Since 2013, they have been trying to rebuild themselves in hiding, or in any case taking care not to expose themselves too much for the moment.

Many leaders have made statements condemning the Khashoggi murder, but not even a tweet from Israeli Prime Minister Netanyahu. And President Trump’s words sound rather unconvincing.

Trump’s various claims—yes to sanctions, no to sanctions, but Saudi Arabia is our precious ally—are nothing more than a puppet show to pull the wool over the eyes of international public opinion. The Crown Prince Muhammad bin Salman is trying to dethrone the gerontocracy that has so far governed the kingdom of Saudi Arabia, but at the same time retains privileged ties with the United States and Israel. His relations with the latter are good, although they are kept mostly under wraps, and both Washington and Tel Aviv have always been accusing the Muslim Brotherhood of being one of the “brains” behind international terrorism (a false accusation, put forward in order to find a convenient scapegoat).

Khashoggi’s fiancée’s uncle is one of the founders of Erdogan’s AKP. What links are there between the AKP and the Muslim Brotherhood?

Erdogan’s AKP fits to some extent within the ideological horizon of the Muslim Brotherhood. Besides clashing on matters of regional hegemony, Turkey and Saudi Arabia are very far apart because they promote two different ideas of Islam.

The Saudi authorities are ruling their country with an iron fist: they sentence bloggers like Raif Badawi to 1,000 lashes, they beheaded and crucified Ayatollah Nimr al-Nimr, and now they hacked a well-known journalist to pieces with a bone saw. How much more will they be able to stay in power by sheer terror?
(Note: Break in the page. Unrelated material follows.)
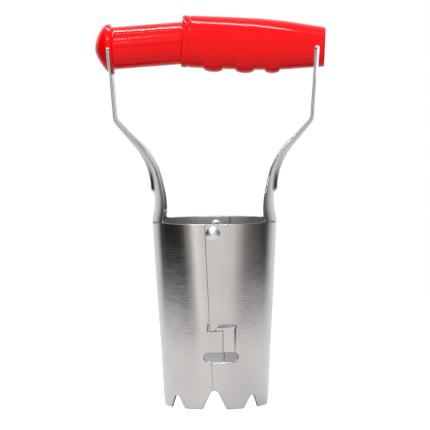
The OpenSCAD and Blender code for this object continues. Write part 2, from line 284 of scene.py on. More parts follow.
@dataclass(frozen=True)
class Planter:
    """Sizes that more than one piece follows."""

    barrel_h: float = 105.0
    barrel_w: float = 70.0
    barrel_d: float = 60.0
    wall: float = 1.2
    lean: float = 3.1
    lap_gap: float = 0.35
    rivet_drop: float = 5.5
    rivet_shank_d: float = 5.0
    pivot_z: float = 99.5
    arm_top: float = 203.0
    sleeve_z: float = 203.4
    sleeve_tilt: float = 2.8
    plunger_tilt: float = 3.9
    axes_meet: float = 9.0
    handle_x: float = 58.9
    sleeve_len: float = 76.2
    sleeve_end: float = 4.9
    sleeve_end_half_h: float = 11.17

    @classmethod
    def from_frame(cls) -> "Planter":
        """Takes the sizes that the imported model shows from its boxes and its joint.

        Returns:
            The shared sizes.
        """
        low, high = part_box("right_half_shell")
        rest = cls()
        sleeve_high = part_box("handle_sleeve")[1].x / MM
        tilt = math.radians(rest.sleeve_tilt)
        past_arm = rest.sleeve_end * math.cos(tilt) + rest.sleeve_end_half_h * math.sin(tilt)
        return cls(
            barrel_d=round((high.y - low.y) / MM, 2),
            pivot_z=round(frame["joints"][0]["pos_m"][2] / MM, 3),
            arm_top=round(high.z / MM, 2),
            handle_x=sleeve_high - past_arm,
        )

    @property
    def bare_len(self) -> float:
        """Length of the plunger between its arm and the sleeve's mouth."""
        return 2 * self.handle_x - self.sleeve_len

    @property
    def plunger_z(self) -> float:
        """Height of the plunger's axis at its arm: it meets the sleeve's axis inside the mouth."""
        meet = self.sleeve_z + (self.sleeve_len - self.axes_meet) * math.tan(math.radians(self.sleeve_tilt))
        return meet - (self.bare_len + self.axes_meet) * math.tan(math.radians(self.plunger_tilt))

    @property
    def outer_r(self) -> float:
        """Radius of the outer sheet's outer face."""
        return self.barrel_d / 2

    @property
    def inner_r(self) -> float:
        """Radius of the inner sheet's outer face."""
        return self.outer_r - self.wall - self.lap_gap

    def placed(self, own: Array, side: Side) -> Array:
        """Moves points from a half's own frame to the planter's.

        Args:
            own: points in the half's own frame.
            side: which half.

        Returns:
            The points in the planter's frame.
        """
        c, s = math.cos(math.radians(self.lean)), math.sin(math.radians(self.lean))
        x, y, z = own[..., 0], own[..., 1], own[..., 2]
        return np.stack([side.value * (x * c + z * s), y, self.pivot_z - x * s + z * c], axis=-1)

    def in_handle(self, own: Array, side: Side) -> Array:
        """Moves points from a handle half's own frame, with the arm at its origin, to the planter's.

        Args:
            own: points in the handle half's own frame.
            side: which half.

        Returns:
            The points in the planter's frame.
        """
        on_sleeve = side is Side.RIGHT
        tilt = math.radians(self.sleeve_tilt if on_sleeve else self.plunger_tilt)
        height = self.sleeve_z if on_sleeve else self.plunger_z
        c, s = math.cos(tilt), math.sin(tilt)
        x, y, z = own[..., 0], own[..., 1], own[..., 2]
        return np.stack([side.value * (self.handle_x + x * c + z * s), y, height - x * s + z * c], axis=-1)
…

Saudi Arabia is less solid than it appears at first sight. The ruthlessness of the war against the Houthi in Yemen, the potential danger posed by the Shiites, who are about 19 percent of the Saudi population, the need by the Saud to maintain the prestige of self-appointed leaders of global Islam—these are all factors that led the Saudi leadership to enact such a policy. In the long run, however, it will be destabilizing.